Written request: Starting at the line that contains "for (let i = 0; i < PRISM_BANKS;" and stopping at the line that contains "record = json.load(file)", repeat every line exactly, the two end lines included, and nothing else.

::::

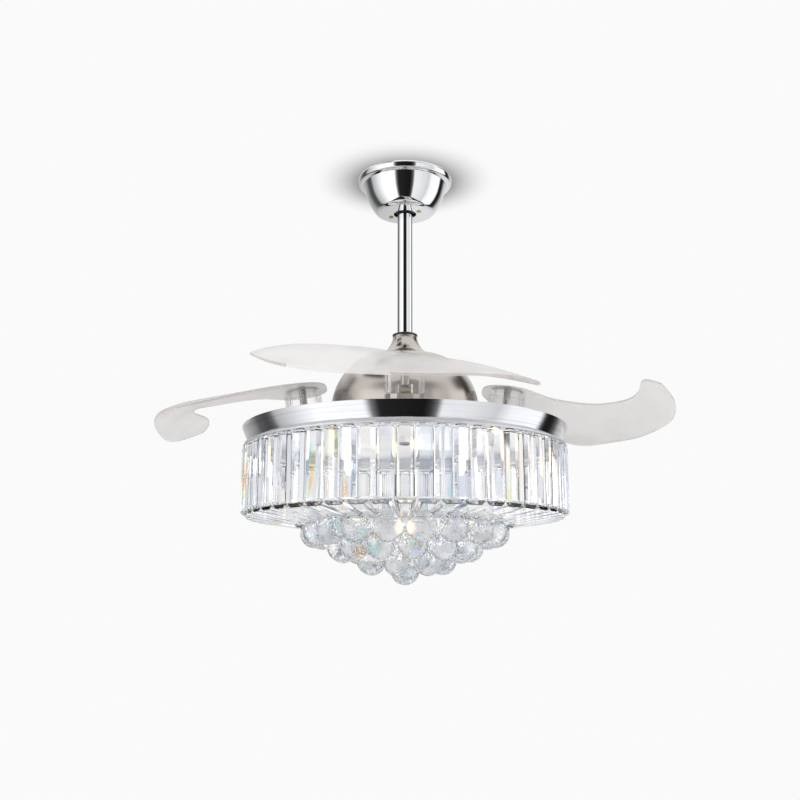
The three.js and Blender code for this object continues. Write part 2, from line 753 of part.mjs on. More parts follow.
// Four screws on one thin plate over the blade's root.
function hubScrews() {
  const foot = BLADE_THICK / 2 + GAP;
  const plate = ring(PIVOT_RADIUS + RUN, HUB_PLATE_RADIUS, foot + HUB_PLATE_THICK, HUB_PLATE_THICK, 16);
  const screws = hubScrewPlaces().map(([x, y]) =>
    turned(
      [
        [0, foot - HUB_SCREW_LENGTH],
        [HUB_SCREW_RADIUS, foot - HUB_SCREW_LENGTH],
        [HUB_SCREW_RADIUS, foot + HUB_PLATE_THICK / 2],
        [HUB_SCREW_HEAD, foot + HUB_PLATE_THICK / 2],
        [0, foot + 2 * HUB_PLATE_THICK],
      ],
      5,
    ).translate(x, y, 0),
  );
  return join(plate, ...screws);
}

// The return spring: a grooved sleeve round the pivot.
function returnSpring() {
  const foot = -PAD_DROP + RUN + GAP;
  const pitch = (SPRING_LENGTH - RUN) / SPRING_TURNS;
  const waist = SPRING_OUTER - pitch / 2;
  const outer = [];
  for (let i = 0; i < SPRING_TURNS; i++) {
    outer.push([waist, foot + i * pitch], [SPRING_OUTER, foot + (i + 0.5) * pitch]);
  }
  const top = foot + SPRING_TURNS * pitch;
  return turned([[SPRING_INNER, foot], ...outer, [waist, top], [SPRING_INNER, top]], 12);
}

function rotorGroup() {
  const group = new THREE.Group();
  add(group, "rotor_spider", rotorSpider(), NICKEL);
  add(group, "magnet_ring", magnetRing(), BLACK);
  around(
    BLADE_COUNT,
    (turn, i) => {
      const seat = new THREE.Group();
      seat.rotation.z = turn;
      const pivot = new THREE.Group();
      pivot.position.set(PIVOT_CIRCLE, 0, BLADE_Z);
      pivot.rotation.y = LEAN;
      seat.add(pivot);
      group.add(seat);
      const n = i + 1;
      add(pivot, "pivot_pin_" + n, pivotPin(), STEEL);
      add(pivot, "return_spring_" + n, returnSpring(), BRASS);
      add(pivot, "blade_" + n, blade(), CLEAR);
      add(pivot, "hub_boss_" + n, hubBoss(), CLEAR);
      add(pivot, "hub_screws_" + n, hubScrews(), BLACK);
    },
    0,
  );
  return group;
}

// Lamp: pan, band, lights, crystal drum, lower ring, tray and the cascade of balls
function bandRadius(z) {
  const share = (BAND_Z - z) / BAND_HEIGHT;
  return BAND_TOP_RADIUS + share * (BAND_BOTTOM_RADIUS - BAND_TOP_RADIUS);
}

function band() {
  return turned(
    [
      [BAND_TOP_RADIUS - BAND_WALL, BAND_Z],
      [BAND_BOTTOM_RADIUS - BAND_WALL, BAND_FOOT_Z],
      [BAND_BOTTOM_RADIUS, BAND_FOOT_Z],
      [BAND_TOP_RADIUS, BAND_Z],
    ],
    48,
  );
}

function pan() {
  const foot = PAN_Z - PAN_THICK;
  return ring(SHAFT_RADIUS + GAP, bandRadius(foot) - BAND_WALL - GAP, PAN_Z, PAN_THICK, 48);
}

function lightBoard() {
  return ring(SHAFT_RADIUS + GAP, BOARD_RADIUS, BOARD_Z, BOARD_THICK, 28);
}

function bulb() {
  const top = BOARD_Z - BOARD_THICK - GAP;
  const foot = top - BULB_LENGTH;
  return turned(
    [
      [0, foot],
      [BULB_RADIUS / 2, foot + BULB_RADIUS / 8],
      [BULB_RADIUS, foot + BULB_RADIUS],
      [BULB_RADIUS, top],
      [0, top],
    ],
    12,
  );
}

function shaftNut() {
  const bore = disc(SHAFT_RADIUS + GAP, NUT_Z + OVERRUN, NUT_HEIGHT + 2 * OVERRUN, 20);
  return cut(disc(NUT_RADIUS, NUT_Z, NUT_HEIGHT, 6), bore);
}

function carrier() {
  return ring(CARRIER_INNER, CARRIER_OUTER, CARRIER_Z, CARRIER_THICK, 40);
}

// Joins rings of points that have the same count into one closed skin.
function skin(rings, firstCap, lastCap) {
  const positions = [];
  const count = rings[0].length;
  for (let k = 0; k + 1 < rings.length; k++) {
    for (let i = 0; i < count; i++) {
      const j = (i + 1) % count;
      const [a, b, c, d] = [rings[k][i], rings[k][j], rings[k + 1][j], rings[k + 1][i]];
      positions.push(...a, ...b, ...c, ...a, ...c, ...d);
    }
  }
  for (const [i, j, k] of firstCap) positions.push(...rings[0][i], ...rings[0][k], ...rings[0][j]);
  const last = rings[rings.length - 1];
  for (const [i, j, k] of lastCap) positions.push(...last[i], ...last[j], ...last[k]);
  const geometry = new THREE.BufferGeometry();
  geometry.setAttribute("position", new THREE.Float32BufferAttribute(positions, 3));
  return geometry;
}

// A bank of prisms with flat fronts and blunt ends, joined by a thin web down their backs.
const TIP_DEPTH_SHARE = 0.45;
const TIP_WIDTH_SHARE = 0.62;
const PRISM_STEP = (2 * Math.PI) / PRISM_COUNT;

function prismBank(bank) {
  const each = PRISM_COUNT / PRISM_BANKS;
  const middle = PRISM_OUTER - PRISM_DEPTH / 2;
  const shoulder = PRISM_OUTER - PRISM_DEPTH / 3;
  const half = PRISM_WIDTH / 2;
  const web = middle * Math.tan(PRISM_STEP / 2);
  const level = (depth, width, z) => {
    const points = [];
    const place = (i, x, y) => {
      const a = (bank * each + i) * PRISM_STEP;
      points.push([x * Math.cos(a) - y * Math.sin(a), x * Math.sin(a) + y * Math.cos(a), z]);
    };
    for (let i = 0; i < each; i++) {
      place(i, middle + (shoulder - middle) * depth, -half * width);
      place(i, middle + (PRISM_OUTER - middle) * depth, (-PRISM_FACE / 2) * width);
      place(i, middle + (PRISM_OUTER - middle) * depth, (PRISM_FACE / 2) * width);
      place(i, middle + (shoulder - middle) * depth, half * width);
      if (i + 1 < each) place(i, middle - RUN, web);
    }
    for (let i = each - 1; i >= 0; i--) {
      place(i, middle - (PRISM_DEPTH / 2) * depth, 0);
      if (i > 0) place(i - 1, middle - 2 * RUN - GAP, web);
    }
    return points;
  };
  const rings = [
    level(TIP_DEPTH_SHARE, TIP_WIDTH_SHARE, PRISM_FOOT_Z),
    level(1, 1, PRISM_FOOT_Z + PRISM_BEVEL),
    level(1, 1, RAIL_Z - PRISM_BEVEL),
    level(TIP_DEPTH_SHARE, TIP_WIDTH_SHARE, RAIL_Z),
  ];
  const outline = rings[0].map(([x, y]) => new THREE.Vector2(x, y));
  const cap = THREE.ShapeUtils.triangulateShape(outline, []);
  return skin(rings, cap, cap);
}

function lowerFrame() {
  const hoop = ring(FRAME_RADIUS - LOWER_RING_WIDTH, FRAME_RADIUS, LOWER_RING_Z, LOWER_RING_THICK, 40);
  const top = CARRIER_Z - CARRIER_THICK - GAP;
  const foot = LOWER_RING_Z - LOWER_RING_THICK / 2;
  const posts = around(
    POST_COUNT,
    (a) => disc(POST_RADIUS, top, top - foot, 8).translate(FRAME_RADIUS - LOWER_RING_WIDTH / 2, 0, 0).rotateZ(a),
    Math.PI / POST_COUNT,
  );
  return join(hoop, ...posts);
}

const BAR_TOP_Z = LOWER_RING_Z - LOWER_RING_THICK - GAP;

// Keeled crystals that lie like spokes under the drum and fall towards the balls, on one thin web.
const BAR_WEB = 1.2;

function lowerCrystals() {
  const step = (2 * Math.PI) / BAR_COUNT;
  const section = (radius, top, close) => {
    const half = (radius * step) / 2 - RUN;
    const across = [
      [-half, top - BAR_WEB],
      [0, top - BAR_THICK],
      [half, top - BAR_WEB],
    ];
    return around(BAR_COUNT, (a) =>
      across.map(([y, z]) => [
        radius * Math.cos(a) - y * Math.sin(a),
        radius * Math.sin(a) + y * Math.cos(a),
        close ? top : z,
      ]),
    ).flat();
  };
  const near = BAR_TOP_Z - BAR_FALL;
  const rings = [
    section(BAR_INNER, near, false),
    section(BAR_OUTER, BAR_TOP_Z, false),
    section(BAR_OUTER, BAR_TOP_Z, true),
    section(BAR_INNER, near, true),
    section(BAR_INNER, near, false),
  ];
  return skin(rings, [], []);
}

// The stepped tray that the balls hang under, on posts from the pan.
function tierTop(tier) {
  return BAND_Z - tier.drop + BALL_SIZE + TIER_RAIL_THICK;
}

function tray() {
  const upper = [];
  let radius = TRAY_EDGE;
  for (const tier of TIERS) {
    const z = tierTop(tier) + GAP;
    upper.push([radius, z], [tier.wall, z]);
    radius = tier.wall;
  }
  const over = upper.map(([r, z], i) => {
    const first = i === 0 || i === upper.length - 1;
    return [first ? r : r - TRAY_THICK, z + TRAY_THICK];
  });
  const shell = turned([...upper.reverse(), ...over], 28);
  const foot = tierTop(TIERS[0]) + GAP + TRAY_THICK / 2;
  const top = BOARD_Z - BOARD_THICK - GAP;
  const posts = around(
    POST_COUNT,
    (a) => disc(POST_RADIUS, top, top - foot, 8).translate(TIERS[0].circle, 0, 0).rotateZ(a),
    Math.PI / 8,
  );
  return join(shell, ...posts);
}

// A faceted ball whose top facets run up into a peak.
const BALL_FACETS = 8;
const BALL_RINGS = 4;

function ball(tier, peak) {
  const profile = [[0, -BALL_SIZE]];
  for (let i = 1; i < BALL_RINGS; i++) {
    const a = (i * Math.PI) / BALL_RINGS;
    profile.push([BALL_SIZE * Math.sin(a), -BALL_SIZE * Math.cos(a)]);
  }
  profile.push([0, peak]);
  return turned(profile, BALL_FACETS).translate(tier.circle, 0, BAND_Z - tier.drop);
}

function ballTier(tier) {
  const top = tierTop(tier);
  const half = TIER_RAIL_WIDTH / 2;
  const count = Math.max(1, Math.floor((2 * Math.PI * tier.circle) / BALL_PITCH));
  const rail = tier.circle
    ? ring(tier.circle - half, tier.circle + half, top, TIER_RAIL_THICK, 2 * count)
    : disc(TIER_RAIL_WIDTH, top, TIER_RAIL_THICK, 12);
  const peak = top - TIER_RAIL_THICK / 2 - (BAND_Z - tier.drop);
  return join(rail, ...around(count, (a) => ball(tier, peak).rotateZ(a)));
}

function lampGroup() {
  const group = new THREE.Group();
  add(group, "chrome_band", band(), BRUSHED);
  add(group, "lamp_pan", pan(), STEEL);
  add(group, "light_board", lightBoard(), WHITE);
  add(group, "shaft_nut", shaftNut(), BRASS);
  const driverX = NUT_RADIUS + OVERRUN + DRIVER_SIZE[0] / 2;
  add(group, "light_driver", box(...DRIVER_SIZE, driverX, 0, BOARD_Z - BOARD_THICK - GAP), WHITE);
  around(
    BULB_COUNT,
    (a, i) => {
      const mesh = add(group, "bulb_" + (i + 1), bulb(), GLOW);
      mesh.position.set(BULB_CIRCLE * Math.cos(a), BULB_CIRCLE * Math.sin(a), 0);
    },
    -Math.PI / 4,
  );
  add(group, "crystal_carrier", carrier(), CHROME);
  for (let i = 0; i < PRISM_BANKS; i++) add(group, "prism_bank_" + (i + 1), prismBank(i), CRYSTAL);
  add(group, "lower_frame", lowerFrame(), CHROME);
  add(group, "lower_crystals", lowerCrystals(), CRYSTAL);
  add(group, "ball_tray", tray(), CHROME);
  for (const tier of TIERS) add(group, "ball_tier_" + tier.name, ballTier(tier), CRYSTAL);
  return group;
}

fan.add(ceilingEnd(), hangingGroup(), rotorGroup(), lampGroup());

export default fan;
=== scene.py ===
"""A ceiling fan with clear folding blades and a crystal drum lamp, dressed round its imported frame."""

import json
import logging
import math
import random
from dataclasses import dataclass
from enum import Enum
from typing import Any, Callable, Iterable, Sequence

import bmesh
import bpy
from mathutils import Matrix, Vector

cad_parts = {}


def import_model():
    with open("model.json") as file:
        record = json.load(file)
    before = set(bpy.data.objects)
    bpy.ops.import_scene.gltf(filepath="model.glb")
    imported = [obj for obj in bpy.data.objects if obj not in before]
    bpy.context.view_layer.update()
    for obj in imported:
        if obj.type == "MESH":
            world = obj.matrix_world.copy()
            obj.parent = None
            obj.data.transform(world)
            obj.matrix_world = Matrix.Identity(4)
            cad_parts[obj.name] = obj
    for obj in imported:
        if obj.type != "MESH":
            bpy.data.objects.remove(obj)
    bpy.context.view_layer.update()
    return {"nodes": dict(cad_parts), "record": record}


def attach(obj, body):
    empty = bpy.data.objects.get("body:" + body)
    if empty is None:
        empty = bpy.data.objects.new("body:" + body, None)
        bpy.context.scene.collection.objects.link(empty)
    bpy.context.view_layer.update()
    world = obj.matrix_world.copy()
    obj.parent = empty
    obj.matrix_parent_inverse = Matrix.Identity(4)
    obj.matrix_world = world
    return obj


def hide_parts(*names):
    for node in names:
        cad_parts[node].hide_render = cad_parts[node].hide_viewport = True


LOG = logging.getLogger("crystal_fan")
SEED = 11
FULL_TURN = 2 * math.pi
MERGE = 1e-6
GAP = 0.0003
SPAN_STEPS = 24

# A Mix node's colour sockets go by number, since its other sockets share their names
MIX_INPUTS = (0, 6, 7)
MIX_RESULT = 2

Point = tuple[float, float]
Window = tuple[Point, Point]
Triple = tuple[float, float, float]
Colour = tuple[float, float, float, float]
Stops = Sequence[tuple[float, Colour]]
Socket = bpy.types.NodeSocket
Inputs = dict[Any, Any] | None


class Body(Enum):
    """The moving groups that a piece can ride on."""

    CEILING = "ceiling"
    HANGING = "hanging"
    BLADE_RIGHT = "blade_right"
    BLADE_BACK = "blade_back"
    BLADE_LEFT = "blade_left"
    BLADE_FRONT = "blade_front"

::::

Solved exercise:
  for (let i = 0; i < PRISM_BANKS; i++) add(group, "prism_bank_" + (i + 1), prismBank(i), CRYSTAL);
  add(group, "lower_frame", lowerFrame(), CHROME);
  add(group, "lower_crystals", lowerCrystals(), CRYSTAL);
  add(group, "ball_tray", tray(), CHROME);
  for (const tier of TIERS) add(group, "ball_tier_" + tier.name, ballTier(tier), CRYSTAL);
  return group;
}

fan.add(ceilingEnd(), hangingGroup(), rotorGroup(), lampGroup());

export default fan;
=== scene.py ===
"""A ceiling fan with clear folding blades and a crystal drum lamp, dressed round its imported frame."""

import json
import logging
import math
import random
from dataclasses import dataclass
from enum import Enum
from typing import Any, Callable, Iterable, Sequence

import bmesh
import bpy
from mathutils import Matrix, Vector

cad_parts = {}


def import_model():
    with open("model.json") as file:
        record = json.load(file)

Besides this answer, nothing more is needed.